Context1 and Context2 are interfaces that have some dependencies and provide some logic in default functions that use those dependencies.

Now with extension classes I could declare Client like this (pseudo syntax):

class [Context1,Context2].Client {
    fun test() {
        // I can invoke:
        foo()
    }
}

The creation of instances will probably be more verbose in this case. But this is usually a Singleton created by a factory, so not a big problem.


#30

I completely forgot about where construct. It also allows to create type sums, but it is in fact rather limited because you can’t construct a sum from two different objects. Also the syntax is not pleasant.
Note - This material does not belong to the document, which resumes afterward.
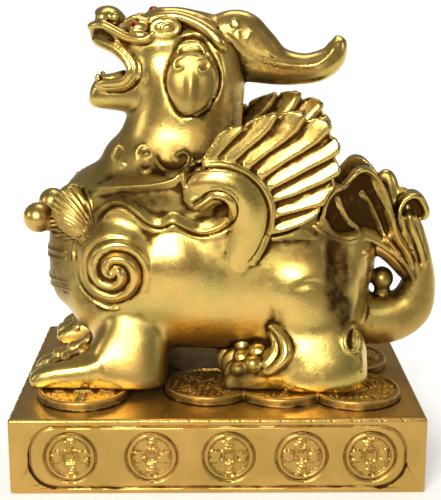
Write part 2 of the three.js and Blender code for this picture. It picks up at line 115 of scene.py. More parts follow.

It seems like multiple receivers could allow to deprecate it.


#31

@darksnake I did some investigation on how the Kotlin compiler resolves extension functions and I have come to the conclusion that your take on how extension function should resolve is closer to how the compiler works than mine.

However, I would make some changes because,

  1. The G in your example doesn’t appear necessary as the global scope (file level scope) is never passed as a parameter so doesn’t need to be in the list of contexts.
  2. The normalization step seems unnecessary as it would fall out in resolution. Also the distinction between “compiler types” is unnecessary as the compiler only deals with compiler types and Java types for example is a platform mapping.
  3. The compiler refers to what you call a context as an implicit receiver so we should switch to this vernacular to avoid confusion.

I would then recast your steps to the following,

  1. Create an ordered list of implicit receivers This already exists in the compiler as the ImplicitScopeTower

  2. Checking given an extension function with receivers T1Tn and a receiver scope type of R and implicit receiver scopes in the scope tower of I1Im an extension is valid if R :> Tn and there exists some permutation of (Ti, Ij) in i 1n-1 and j in 1m where Ij :> Ti and for each element in the permutation all i and j values are in increasing order. If multiple valid permutations are possible then the last permutation is selected when the permutations are ordered by the values of i and j.

  3. Report ambiguous calls If multiple valid candidates are possible the call is ambiguous and an error is reported.

For example, a declaration fun [A, B, C].foo() would have a receiver type list with three elements T1 = A, T2 = B and T3 = C. For the following invocation of foo.

class A {}
class B {}
class C {}

fun [A, B, C].foo() {}

fun t(a: A, b: B, c: C) {
  with (a) {
    with (b) {
       c.foo()
    }
  }
}

It would have an implicit scope tower of a, b with I1 = A and I2 = B. The R would be C and is valid because C :> C. The permutation receivers [(T1, I1), (T2,I2)] which is valid as A :> A and B :> B.

This is compatible with the current semantics as the current semantics are the above without the permutation of the remaining receivers with the implicit scope tower as n is always 1 which results in a valid empty permutation [ ].

This can be done fairly efficiently if the permutations are produced by pairing Tn-1 to some Ij and then pairing Tn-2 to some Ik where k < j until a valid permutation is found. The first valid pairing found will be the last permutation given the ordering described above. This can be accomplished in worst case O(n*m) steps.

One thing to consider is whether the ordering of j is strictly necessary. That is would the following permutation be valid [(T1, I2), (T2,I1)] which is what you would get for,

fun t(a: A, b: B, c: C) {
  with (b) {
    with (a) {
       c.foo()
    }
  }
}

#32

I agree about normalization step. It appeared during thinking process. Later I found it unnecessary, but decided to keep it because it makes the procedure somehow easier to understand from human perspective.

I keep writing global context everywhere for two purposes:

  1. Just to designate the root of “tower” as / in Linux file tree.
  2. As I mentioned here in future it is possible that global context could be substituted by something. We are not there yet, just want to keep ourselves to possibilities.

As for receiver types versus context. It it a question of terminology which is not very important at the moment. I think that it is better call them receivers when called inside the extension and using this@ notation, but when we are talking about function use site, the context therm is appropriate. The thing is that this feature we discussing is quite important to the style of architecture design I call “context-oriented programming” where instead of object-oriented polymorphism, you get explicit context-based behavior substitution. I wrote an article about it (and probably will write more since people seem to like it). It is not that important though.

Will you PR KEEP proposal anytime soon? I think since we agree on the main point (resolution) we can iron out the details in the KEEP.


#33

I will leave it out of the normative section then as it is unnecessary and falls out when the the scopes are searched in order. The non-normative section can introduce normalization as to simplify the intended behavior.

I want the proposal to stand by itself, at least in the normative sections. The non-normative section can talk about capturing the file scope as a potential receiver parameter but that can be done as a separate proposal. Therefore, I will not talk about G in the normative section but just refer to implicit scopes in general. As G can be thought of as an implicit scope it is included indirectly already. However, to allow G to be capture there needs to be a way of describing G's type which has impact on the language as a whole, not just extensions. If G can be described such that you can declare a type T where G :> T then G is included implicitly.

I agree. I will putting folding the result of our discussions today and probably into tomorrow. I will create the PR sometime Friday (I am in PST, GMT+8).

Chuck.


#34

#35

I think that the key points of discussion results should be added to proposal.